▶ Task directions: Reproduce the full listing that appears beneath this instruction exactly.
-*-
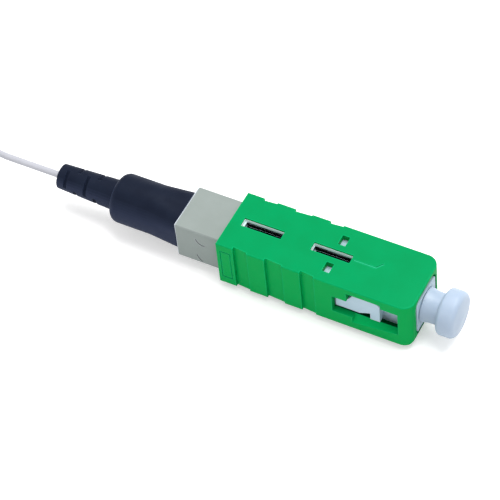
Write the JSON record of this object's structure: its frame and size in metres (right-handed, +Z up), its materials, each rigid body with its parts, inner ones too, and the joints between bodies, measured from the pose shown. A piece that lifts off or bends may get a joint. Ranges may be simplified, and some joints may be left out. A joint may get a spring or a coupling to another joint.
{
  "type": "sc fibre connector",
  "caption": "Angled-polish SC fibre connector with push-pull sleeve, wedge-opened mechanical splice, rubber boot, dust cap and a buffered pigtail.",
  "frame": {"origin": "On the surface that the connector lies on, under the middle of the connector from the boot's rear end to the dust cap's front, without the free cable", "axes": "+X along the connector towards the ferrule and dust cap, +Y across it, +Z up, with the polarising key underneath"},
  "size_m": [0.0977, 0.0138, 0.0083],
  "materials": {
    "housing_green": "satin moulded plastic",
    "frame_white": "fine matt moulded plastic",
    "body_grey": "fine matt moulded plastic",
    "boot_rubber": "satin soft rubber",
    "cable_white": "smooth tight buffer coating",
    "cap_plastic": "soft translucent moulding",
    "ferrule_ceramic": "polished zirconia",
    "flange_metal": "turned metal",
    "splice_black": "glass-filled moulding",
    "spring_steel": "bright spring steel",
    "fibre_glass": "clear glass fibre",
    "tie_tape": "thin wrap tape"
  },
  "bodies": {
    "plug": {"plug_frame": "frame_white", "rear_body": "body_grey", "boot": "boot_rubber", "grip_sleeve": "frame_white", "ferrule_spring": "spring_steel", "fibre_buffer": "cable_white", "cable": "cable_white", "cable_coil": "cable_white", "coil_tie": "tie_tape"},
    "sleeve": {"outer_housing": "housing_green"},
    "ferrule_unit": {"ferrule": "ferrule_ceramic", "ferrule_flange": "flange_metal", "fibre_stub": "fibre_glass", "splice_base": "splice_black", "spring_seat": "frame_white", "bare_fibre": "fibre_glass", "front_clamp": "spring_steel", "rear_clamp": "spring_steel"},
    "front_leaf": {"front_lid": "splice_black"},
    "rear_leaf": {"rear_lid": "splice_black"},
    "cap": {"dust_cap": "cap_plastic"}
  },
  "joints": [
    {"name": "sleeve_slide", "type": "slide", "parent": "plug", "child": "sleeve", "axis": [-1, 0, 0], "range_m": [0, 0.0018]},
    {"name": "cap_pull", "type": "slide", "parent": "plug", "child": "cap", "axis": [1, 0, 0], "range_m": [0, 0.012]},
    {"name": "ferrule_float", "type": "slide", "parent": "plug", "child": "ferrule_unit", "axis": [-1, 0, 0], "range_m": [0, 0.0008], "stiffness_N_per_m": 3000, "deforming": ["ferrule_spring"]},
    {"name": "front_lid_open", "type": "slide", "parent": "ferrule_unit", "child": "front_leaf", "axis": [0, -1, 0], "range_m": [0, 0.00015], "stiffness_N_per_m": 3000, "deforming": ["front_clamp"]},
    {"name": "rear_lid_open", "type": "slide", "parent": "ferrule_unit", "child": "rear_leaf", "axis": [0, -1, 0], "range_m": [0, 0.00015], "stiffness_N_per_m": 3000, "deforming": ["rear_clamp"]}
  ]
}
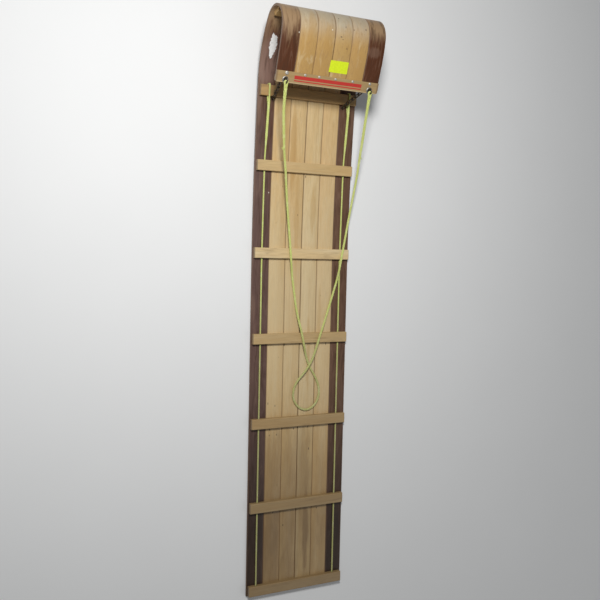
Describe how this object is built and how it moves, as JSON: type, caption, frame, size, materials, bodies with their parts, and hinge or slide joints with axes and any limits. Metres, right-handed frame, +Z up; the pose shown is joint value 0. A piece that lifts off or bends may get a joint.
-*-
▶ The output:
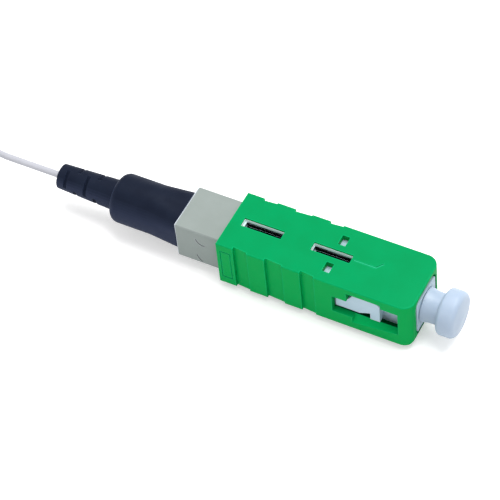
Write the JSON record of this object's structure: its frame and size in metres (right-handed, +Z up), its materials, each rigid body with its parts, inner ones too, and the joints between bodies, measured from the pose shown. A piece that lifts off or bends may get a joint. Ranges may be simplified, and some joints may be left out. A joint may get a spring or a coupling to another joint.
{
  "type": "sc fibre connector",
  "caption": "Angled-polish SC fibre connector with push-pull sleeve, wedge-opened mechanical splice, rubber boot, dust cap and a buffered pigtail.",
  "frame": {"origin": "On the surface that the connector lies on, under the middle of the connector from the boot's rear end to the dust cap's front, without the free cable", "axes": "+X along the connector towards the ferrule and dust cap, +Y across it, +Z up, with the polarising key underneath"},
  "size_m": [0.0977, 0.0138, 0.0083],
  "materials": {
    "housing_green": "satin moulded plastic",
    "frame_white": "fine matt moulded plastic",
    "body_grey": "fine matt moulded plastic",
    "boot_rubber": "satin soft rubber",
    "cable_white": "smooth tight buffer coating",
    "cap_plastic": "soft translucent moulding",
    "ferrule_ceramic": "polished zirconia",
    "flange_metal": "turned metal",
    "splice_black": "glass-filled moulding",
    "spring_steel": "bright spring steel",
    "fibre_glass": "clear glass fibre",
    "tie_tape": "thin wrap tape"
  },
  "bodies": {
    "plug": {"plug_frame": "frame_white", "rear_body": "body_grey", "boot": "boot_rubber", "grip_sleeve": "frame_white", "ferrule_spring": "spring_steel", "fibre_buffer": "cable_white", "cable": "cable_white", "cable_coil": "cable_white", "coil_tie": "tie_tape"},
    "sleeve": {"outer_housing": "housing_green"},
    "ferrule_unit": {"ferrule": "ferrule_ceramic", "ferrule_flange": "flange_metal", "fibre_stub": "fibre_glass", "splice_base": "splice_black", "spring_seat": "frame_white", "bare_fibre": "fibre_glass", "front_clamp": "spring_steel", "rear_clamp": "spring_steel"},
    "front_leaf": {"front_lid": "splice_black"},
    "rear_leaf": {"rear_lid": "splice_black"},
    "cap": {"dust_cap": "cap_plastic"}
  },
  "joints": [
    {"name": "sleeve_slide", "type": "slide", "parent": "plug", "child": "sleeve", "axis": [-1, 0, 0], "range_m": [0, 0.0018]},
    {"name": "cap_pull", "type": "slide", "parent": "plug", "child": "cap", "axis": [1, 0, 0], "range_m": [0, 0.012]},
    {"name": "ferrule_float", "type": "slide", "parent": "plug", "child": "ferrule_unit", "axis": [-1, 0, 0], "range_m": [0, 0.0008], "stiffness_N_per_m": 3000, "deforming": ["ferrule_spring"]},
    {"name": "front_lid_open", "type": "slide", "parent": "ferrule_unit", "child": "front_leaf", "axis": [0, -1, 0], "range_m": [0, 0.00015], "stiffness_N_per_m": 3000, "deforming": ["front_clamp"]},
    {"name": "rear_lid_open", "type": "slide", "parent": "ferrule_unit", "child": "rear_leaf", "axis": [0, -1, 0], "range_m": [0, 0.00015], "stiffness_N_per_m": 3000, "deforming": ["rear_clamp"]}
  ]
}
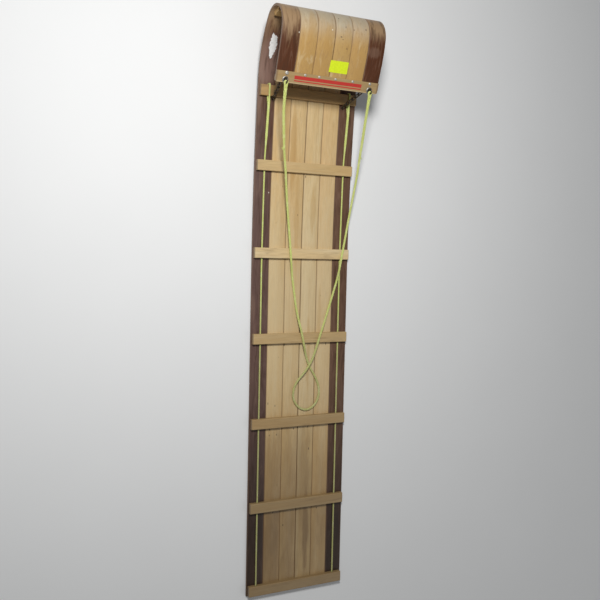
Describe how this object is built and how it moves, as JSON: type, caption, frame, size, materials, bodies with their parts, and hinge or slide joints with axes and any limits. Metres, right-handed frame, +Z up; the pose shown is joint value 0. A piece that lifts off or bends may get a joint.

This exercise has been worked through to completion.